Set up to enhance the visibility and prospects of Mexican-American artists, it evolved in the early 1980s into a come-one-come-all collective of area artists who, by birth, marriage, interest or aspiration, share an affinity for Mexican-American culture.

It's difficult to say exactly what that means. America is a blender that blurs ethnic cultures into a homogenous froth. That might explain the hodgepodge of personalized styles and interests found in the exhibitions that MARS has assembled to mark its birthday. In addition to a sampler show of works by some MARS members, the gallery has set aside three rooms for larger doses of work by fellow MARSians Jeff Falk, Tim Timmerman and Ed Kennefick. An additional room contains a Day of the Dead altar to which everyone appears to have contributed something.

The assortment ranges from paintings, sculptures, photographs and a room-size installation to assemblages made from children's toys and a tidepool of found objects. It's a ho-hum collection that makes you yearn for works that reflect more of the organization's history.

When it was formed, says Ralph Cordova, who directs and has been a member of MARS for 19 years, "there really was a void of Chicano art exhibitions, or any acknowledgement of Chicano art by the art establishments." It was equally clear, he adds, that "Arizona artists were just as disenfranchised as Chicano artists." So the two united and became the artocracy that has survived to the present.

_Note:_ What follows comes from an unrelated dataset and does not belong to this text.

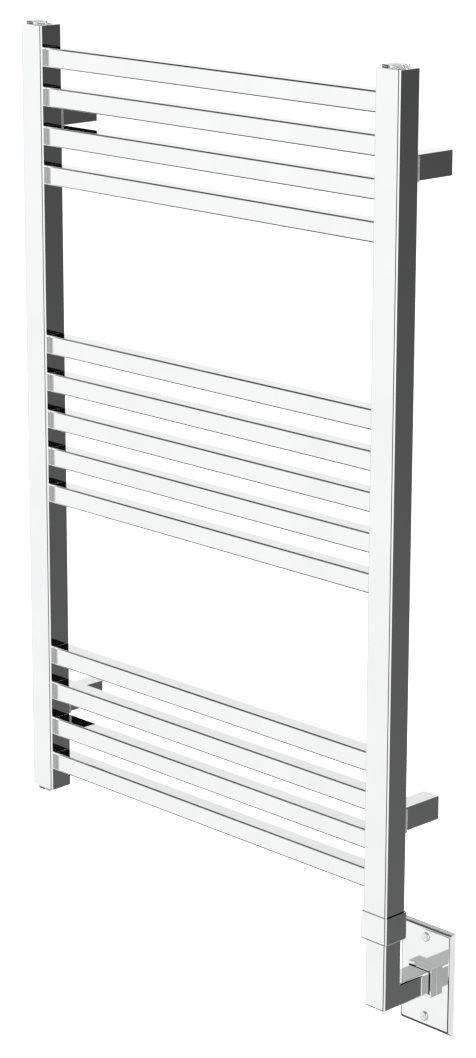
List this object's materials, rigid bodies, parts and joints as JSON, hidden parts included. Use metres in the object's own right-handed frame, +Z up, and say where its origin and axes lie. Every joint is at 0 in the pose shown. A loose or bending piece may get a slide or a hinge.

Lenee Eller, who directed MARS in the mid-1980s and now runs the art program at Sky Harbor Airport, recalls that one of its early strengths was its community programs. "We did all sorts of lectures, workshops and classes for children." MARS' quarters, then in an old market at First Avenue and Buckeye, provided one of the few cultural community lights in south Phoenix.

Roberto Bedoya, executive director of the National Association of Artist Organizations, says that MARS, like Phoenix's Crash Arts and Tucson's Dinnerware, two of the other better-known artist-run spaces in Arizona, has always been a cut above the average artist co-op.

As an incubator of unknown or overlooked talent, it provided an exhibition home for local artists such as Cordova, Susi Lerma, Rose Johnson, Larry Yanez, Linda Ingraham, Frank Ybarra, Steve Gompf, Martin Moreno and many others.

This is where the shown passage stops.